Have you had to fight to separate yourself from the opinion side of Fox at all?

I am not here in this job to be best friends with anybody in the West Wing, but I’m also not trying to make things more personal or nasty than they have to be. I have seen people take that approach, and I don’t think it really yields better results, in my opinion. I am overwhelmingly, I think, known as being an affable guy, but I’ve shown the president and his team that I’ll always be standing next to the camera with a question. And they could have stopped calling on me a long time ago, but they haven’t. The fact that there are so few events with President Biden is a separate issue, but they could have decided that they don’t want to engage us at all. And it doesn’t seem like they’ve decided that. And so that’s pretty much my entire approach in a nutshell, in terms of separating myself from a different department or from others. It’s really not something I think about.

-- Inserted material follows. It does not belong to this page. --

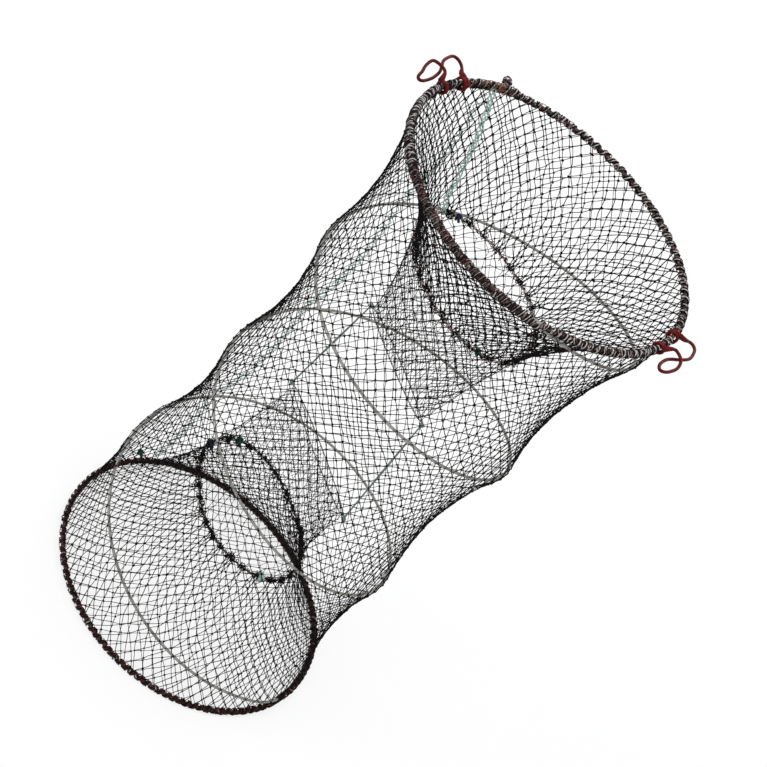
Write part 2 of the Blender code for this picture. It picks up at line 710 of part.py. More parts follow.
def clip_route(loops):
    """One wire: wraps of the first foot, the two crossing loops, wraps of the second foot.

    Local axes: X outwards, Y along the ring, Z up, with the hinge axis along Y at the origin.
    """
    vertex_radius = CLIP_WRAP_RADIUS / math.cos(math.pi / CLIP_WRAP_POINTS)
    width = CLIP_WRAP_PITCH * CLIP_WRAP_TURNS
    steps = round(CLIP_WRAP_TURNS * CLIP_WRAP_POINTS)
    inner_edge = CLIP_FOOT_OFFSET - width / 2
    first, second = [], []
    for k in range(steps + 1):
        share = k / steps
        angle = CLIP_LEAVE_ANGLE + CLIP_WRAP_TURNS * math.tau * (1 - share)
        first.append((vertex_radius * math.cos(angle), inner_edge + width * share,
                      vertex_radius * math.sin(angle)))
        angle = CLIP_LEAVE_ANGLE + CLIP_WRAP_TURNS * math.tau * share
        second.append((vertex_radius * math.cos(angle), -inner_edge - width * share,
                       vertex_radius * math.sin(angle)))
    middle = [(out, along, up) for along, out, up in loops]
    middle = smooth_route([first[-1], *middle, second[0]], CLIP_STEP)
    return np.array([*first[:-1], *middle, *second[1:]])


def make_clip(side, azimuth, loops, mirrored, top_end):
    distance = math.sqrt(RING_MEAN_RADIUS ** 2 - CLIP_FOOT_OFFSET ** 2)
    pivot = add_empty(f"{side}_clip_hinge", (distance * math.cos(azimuth), distance * math.sin(azimuth), 0),
                      azimuth, top_end)
    route = clip_route(loops)
    if mirrored:
        route = route * (1, -1, 1)
    print(f"{side} clip: least gap to itself {least_self_gap(route, CLIP_WIRE, 5) * 1000:.2f} mm")
    return add_tube(f"{side}_clip", route, CLIP_WIRE, 1, "clip coating", parent=pivot)


# The trap

def make_rings(top_end):
    make_whipping("bottom_ring_whipping", False, BOTTOM_Z)
    make_whipping("top_ring_whipping", True, 0, top_end)
    end_gap = WIRE_END_GAP / RING_RADIUS
    add_tube("bottom_ring_wire", ring_wire_route(SPRING_END + end_gap, 1, 1), WIRE_DIAMETER, 1,
             "ring steel", height=BOTTOM_Z)
    add_tube("top_ring_wire", ring_wire_route(SPRING_START - end_gap, -1, -1), WIRE_DIAMETER, 1,
             "ring steel", parent=top_end)
    make_lashing(top_end)
    centre = on_ring(WHIPPING_KNOT_AZIMUTH, WHIPPING_KNOT_ANGLE,
                     WHIPPING_RADIUS + SEAT_GAP + WHIPPING_KNOT_RADIUS)
    make_knot("top_whipping_knot", centre, WHIPPING_KNOT_RADIUS, "whipping twine", top_end)
    centre = on_ring(SEAM_KNOT_AZIMUTH, SEAM_KNOT_ANGLE, WHIPPING_RADIUS + SEAT_GAP + SEAM_KNOT_RADIUS,
                     BOTTOM_Z)
    make_knot("bottom_seam_knot", centre, SEAM_KNOT_RADIUS, "dark green cord")


def make_throats():
    top_rim = add_empty("top_throat", (0, 0, TOP_Z - TOP_RIM_DEPTH))
    bottom_rim = add_empty("bottom_throat", (0, 0, BOTTOM_Z + BOTTOM_RIM_DEPTH))
    add_tube("top_throat_rim", rim_route(TOP_RIM), RIM_CORD_DIAMETER, 2, "throat cord", True, parent=top_rim)
    add_tube("bottom_throat_rim", rim_route(BOTTOM_RIM), RIM_CORD_DIAMETER, 2, "throat cord", True,
             parent=bottom_rim)
    points, faces = funnel_net(TOP_RIM, TOP_RIM_DEPTH, -1)
    make_net("top_funnel_net", points, faces, TOP_Z)
    add_tube("top_funnel_seam_lacing", funnel_lacing_route(points), LACING_DIAMETER, 2,
             "pale green thread", height=TOP_Z)
    points, faces = funnel_net(BOTTOM_RIM, BOTTOM_RIM_DEPTH, 1)
    make_net("bottom_funnel_net", points, faces, BOTTOM_Z)
    points, faces = sock_net(TOP_RIM, TOP_SLIT, TOP_RIM_DEPTH, RING_SPACING - TOP_SLIT_HEIGHT, -1)
    make_net("top_throat_sock", points, faces, TOP_Z)
    points, faces = sock_net(BOTTOM_RIM, BOTTOM_SLIT, BOTTOM_RIM_DEPTH, BOTTOM_SLIT_HEIGHT, 1)
    make_net("bottom_throat_sock", points, faces, BOTTOM_Z)
    make_rim_knot("top_rim_blue_knot", TOP_RIM, math.radians(142), "blue cord", top_rim)
    make_rim_knot("top_rim_green_knot", TOP_RIM, math.radians(-46), "dark green cord", top_rim)
    make_rim_knot("bottom_rim_blue_knot", BOTTOM_RIM, math.radians(166), "blue cord", bottom_rim)
    make_rim_knot("bottom_rim_green_knot", BOTTOM_RIM, math.radians(142), "dark green cord", bottom_rim)
    make_rim_knot("bottom_rim_teal_knot", BOTTOM_RIM, math.radians(-34), "pale green thread", bottom_rim)


def main():
    top_end = add_empty("top_end", (0, 0, TOP_Z))
    make_rings(top_end)
    route = spring_route()
    print(f"spring coil: least gap to itself {least_self_gap(route, WIRE_DIAMETER, 12) * 1000:.2f} mm")
    add_tube("spring_coil", route, WIRE_DIAMETER, 1, "steel wire", height=BOTTOM_Z)
    points, faces = body_net_points(route)
    make_net("body_net", points, faces, BOTTOM_Z)
    add_tube("body_seam_lacing", body_lacing_route(points, route), LACING_DIAMETER, 2, "pale green thread",
             height=BOTTOM_Z)
    make_throats()
    make_guy("left", 0)
    make_guy("right", 1)
    make_clip("right", CLIP_AZIMUTH, RIGHT_CLIP_LOOPS, False, top_end)
    make_clip("left", math.pi - CLIP_AZIMUTH, LEFT_CLIP_LOOPS, True, top_end)


clear_scene()
PARTS = new_collection("crayfish_trap")
main()
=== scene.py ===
"""Looks of the collapsible crayfish trap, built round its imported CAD.

The netting, spring, windings, lacings, knots and clips are made here on the CAD source's own values.
Lengths are in metres and Z is up. An azimuth turns about Z, from +X towards +Y. A place in a ring's
cross-section is an angle from the outward direction, towards +Z, and a distance.
"""

import math

import bpy
import numpy as np
from mathutils import Matrix, Vector


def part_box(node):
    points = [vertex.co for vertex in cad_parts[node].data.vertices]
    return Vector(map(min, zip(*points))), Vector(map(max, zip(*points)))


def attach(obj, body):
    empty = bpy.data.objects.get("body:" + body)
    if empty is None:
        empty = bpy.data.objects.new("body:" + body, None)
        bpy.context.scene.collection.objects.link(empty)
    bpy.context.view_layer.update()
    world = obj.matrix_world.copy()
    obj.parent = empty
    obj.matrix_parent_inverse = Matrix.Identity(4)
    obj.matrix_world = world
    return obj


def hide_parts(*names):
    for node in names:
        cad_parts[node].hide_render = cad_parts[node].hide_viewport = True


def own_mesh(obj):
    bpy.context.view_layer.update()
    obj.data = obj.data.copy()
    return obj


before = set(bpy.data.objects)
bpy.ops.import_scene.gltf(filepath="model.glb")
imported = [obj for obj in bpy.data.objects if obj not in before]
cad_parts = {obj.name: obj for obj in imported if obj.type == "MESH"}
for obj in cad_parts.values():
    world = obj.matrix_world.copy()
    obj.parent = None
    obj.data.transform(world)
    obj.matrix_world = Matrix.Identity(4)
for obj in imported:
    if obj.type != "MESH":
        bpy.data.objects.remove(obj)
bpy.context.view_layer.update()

TAU = math.tau
MM = 0.001

# The rings and spring, as in the CAD source
RING_RADIUS = 0.1448
RING_SPACING = 0.591
BOTTOM_Z = 0.0046045
TOP_Z = BOTTOM_Z + RING_SPACING
WIRE_RADIUS = 0.0015
STRAND_OFFSET = 0.00165
DOUBLED = 0.44 * TAU
STRAND_CHANGE_MARGIN = 0.3
SPRING_TURNS = 3.15
SPRING_START = math.radians(-56.25)
SPRING_END = SPRING_START + SPRING_TURNS * TAU
SPRING_HEIGHTS = (0.591, 0.472, 0.381, 0.294, 0.198, 0.109, 0.0)
SPRING_RADII = (0.145, 0.1315, 0.132, 0.1325, 0.1315, 0.1285, 0.145)
SPRING_LEANS = ((0, 0), (7.9, -56), (5.8, -42), (2.0, -105), (3.5, 169), (0, 0))
SPRING_SHIFTS = ((0, 0), (0.0018, -32), (0.0019, 75), (0.0049, -23), (0.0106, 173), (0, 0))
SPRING_EXIT_SLOPE = 0.26
SPRING_EXIT_EASE = 0.010
SPRING_EXIT_RUN = 0.024
SPRING_JOIN_RUN = 0.072
SLOT_ANGLE = math.radians(105)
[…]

Do you think that Biden is hiding away? Do you think that they are hiding him away?

I think you can just look at the schedule and look at how many interesting things about current events you’ve heard him say this year and it’s way fewer than his first year, his second year, and most of the third year. It’s just less and less. And so it seems like it is probably something the folks in Wilmington want as part of an election year. And it’s possible that they change course, and they go to the convention and the polls haven’t turned around and suddenly it’s like, “Oh boy, we’ve got to get this guy out there a bunch more.” And maybe it’ll work, maybe it’ll be too late. Don’t know.

It is tough because he, for those first couple years, I remember almost every event that he would give remarks at in the East Room, in the State Dining Room, he would stay at the mic and listen for a question and he would engage multipart questions all the time. And I think he really likes having the chance to do that.

When you put him like that, he doesn’t sound so “sleepy.”

You said it! I think about this often because we see so little of the president. Right after my paternity leave ended last summer, my first day, I flew to New Mexico for an event with President Biden and there wasn’t a ton of press there. And pretty much all press had left and I was just hanging on the press riser and I was trying to get the president’s attention. I waved to him and he waved me over and the Secret Service told me that I could jump over a bike rack. And I went up and I asked him a question about some congressional testimony and he didn’t like the question, but he answered it and then he walked away. And John Kirby said he did an interview the next day and he said to Martha MacCallum, “The president knows Peter’s not going to ask some softball question about how his vacation was.” And I think the president should get some credit for that, where he’s got Secret Service and he’s got control of the drone fleet. They could get rid of me they wanted to.

Word? That’s terrifying.

No, no, no. That was meant as a joke!